Copy out each line of the material below with no changes.

--- start of GIVEN INFORMATION ---

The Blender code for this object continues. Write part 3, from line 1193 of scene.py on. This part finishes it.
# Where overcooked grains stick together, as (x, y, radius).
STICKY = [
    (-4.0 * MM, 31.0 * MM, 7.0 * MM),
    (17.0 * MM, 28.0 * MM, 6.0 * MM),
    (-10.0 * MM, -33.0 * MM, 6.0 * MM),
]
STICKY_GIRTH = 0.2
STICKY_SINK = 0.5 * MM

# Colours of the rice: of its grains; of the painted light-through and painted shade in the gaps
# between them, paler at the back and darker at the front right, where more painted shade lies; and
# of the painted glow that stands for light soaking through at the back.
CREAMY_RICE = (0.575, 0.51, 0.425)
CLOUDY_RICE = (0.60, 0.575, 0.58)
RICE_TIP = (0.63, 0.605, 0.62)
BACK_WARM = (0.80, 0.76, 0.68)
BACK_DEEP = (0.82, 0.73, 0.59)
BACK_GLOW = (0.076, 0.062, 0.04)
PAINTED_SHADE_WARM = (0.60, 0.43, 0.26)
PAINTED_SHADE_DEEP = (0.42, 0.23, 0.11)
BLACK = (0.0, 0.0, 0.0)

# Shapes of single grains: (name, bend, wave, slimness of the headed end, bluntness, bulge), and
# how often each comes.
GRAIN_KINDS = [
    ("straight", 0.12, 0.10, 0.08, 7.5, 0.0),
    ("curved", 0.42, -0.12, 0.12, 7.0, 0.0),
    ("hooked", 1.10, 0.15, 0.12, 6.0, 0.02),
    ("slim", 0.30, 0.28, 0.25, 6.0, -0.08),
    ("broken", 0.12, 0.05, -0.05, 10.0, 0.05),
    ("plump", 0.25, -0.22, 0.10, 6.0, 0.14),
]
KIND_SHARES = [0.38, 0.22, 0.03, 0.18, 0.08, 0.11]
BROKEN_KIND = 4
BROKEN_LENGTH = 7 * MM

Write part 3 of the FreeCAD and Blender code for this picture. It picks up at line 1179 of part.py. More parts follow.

--- end of GIVEN INFORMATION ---

§ **TASK SOLUTION**:
The Blender code for this object continues. Write part 3, from line 1193 of scene.py on. This part finishes it.
# Where overcooked grains stick together, as (x, y, radius).
STICKY = [
    (-4.0 * MM, 31.0 * MM, 7.0 * MM),
    (17.0 * MM, 28.0 * MM, 6.0 * MM),
    (-10.0 * MM, -33.0 * MM, 6.0 * MM),
]
STICKY_GIRTH = 0.2
STICKY_SINK = 0.5 * MM

# Colours of the rice: of its grains; of the painted light-through and painted shade in the gaps
# between them, paler at the back and darker at the front right, where more painted shade lies; and
# of the painted glow that stands for light soaking through at the back.
CREAMY_RICE = (0.575, 0.51, 0.425)
CLOUDY_RICE = (0.60, 0.575, 0.58)
RICE_TIP = (0.63, 0.605, 0.62)
BACK_WARM = (0.80, 0.76, 0.68)
BACK_DEEP = (0.82, 0.73, 0.59)
BACK_GLOW = (0.076, 0.062, 0.04)
PAINTED_SHADE_WARM = (0.60, 0.43, 0.26)
PAINTED_SHADE_DEEP = (0.42, 0.23, 0.11)
BLACK = (0.0, 0.0, 0.0)

# Shapes of single grains: (name, bend, wave, slimness of the headed end, bluntness, bulge), and
# how often each comes.
GRAIN_KINDS = [
    ("straight", 0.12, 0.10, 0.08, 7.5, 0.0),
    ("curved", 0.42, -0.12, 0.12, 7.0, 0.0),
    ("hooked", 1.10, 0.15, 0.12, 6.0, 0.02),
    ("slim", 0.30, 0.28, 0.25, 6.0, -0.08),
    ("broken", 0.12, 0.05, -0.05, 10.0, 0.05),
    ("plump", 0.25, -0.22, 0.10, 6.0, 0.14),
]
KIND_SHARES = [0.38, 0.22, 0.03, 0.18, 0.08, 0.11]
BROKEN_KIND = 4
BROKEN_LENGTH = 7 * MM

Write part 3 of the FreeCAD and Blender code for this picture. It picks up at line 1179 of part.py. More parts follow.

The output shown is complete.